Zeit und Umfang überschneiden sich oft bei softwaretechnischen Entscheidungen, aber häufig geraten sie auch in Konflikt. Ein solcher Konflikt entsteht zum Beispiel bei der Entscheidung, ob ein Programmfeature in einer Standardsoftware zentral hinzugefügt oder nur in einer lokalen Installation (z. B. für ein einziges Projekt) umgesetzt werden soll. Die lokale Umsetzung kann Geschwindigkeitsvorteile und eine bessere Kontrolle über Änderungen bieten. Allerdings kann sich dieser Ansatz auch negativ auf die Skalierbarkeit, Wiederverwendbarkeit und Nachhaltigkeit auswirken.

Es gibt keine pauschale Antwort auf dieses Dilemma. Faktoren wie Projektdauer, Umfang und mögliche Auswirkungen auf andere Projekte sollten bei diesen Entscheidungen berücksichtigt werden. Letztendlich ist es wichtig, ein Gleichgewicht zwischen Anpassung und Wiederverwendbarkeit zu finden.

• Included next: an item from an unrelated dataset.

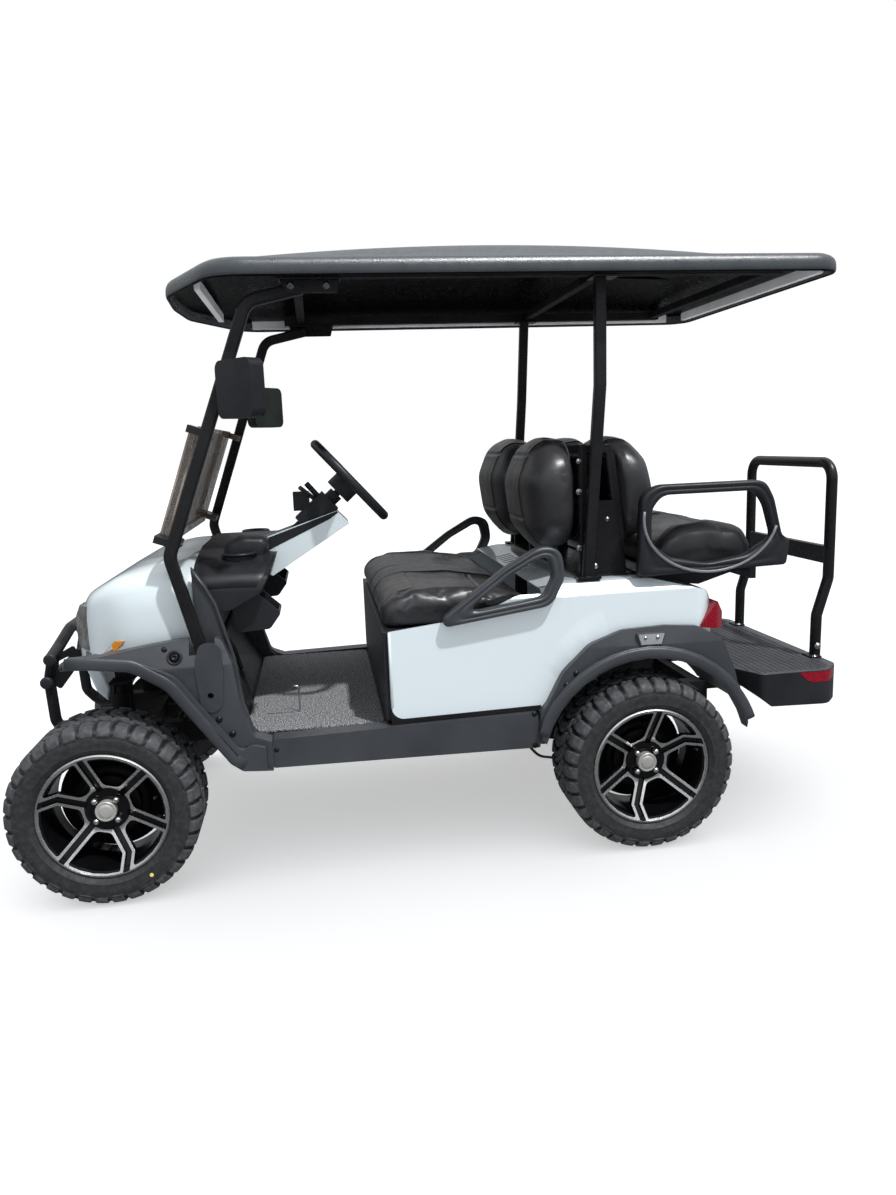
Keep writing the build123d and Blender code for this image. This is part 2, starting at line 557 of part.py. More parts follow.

mgm A12: Erkenntnisse in Software manifestieren

Werden all diese Aspekte von Zeit, Umfang und Veränderung konsequent zu Ende gedacht, können sie auch in Form von Software manifestiert werden, die in allen Unternehmensprojekten gemeinsam genutzt wird. Die industriellen Perspektiven von Serienfertigung, Skalierung und Qualität zeigen sich dann in den Konzepten von Frameworks, Komponenten und Vorgehensmodellen – bis hin zu übergreifenden Plattformideen. Eine solche Plattform bietet den Entwicklungsteams eine gemeinsame, projektübergreifende und nachhaltige Basis für ihre Arbeit. Bei mgm nennen wir diese Plattform A12: Wir nutzen sie selbst in unseren Projekten und stellen sie auch unseren Kunden zur Verfügung.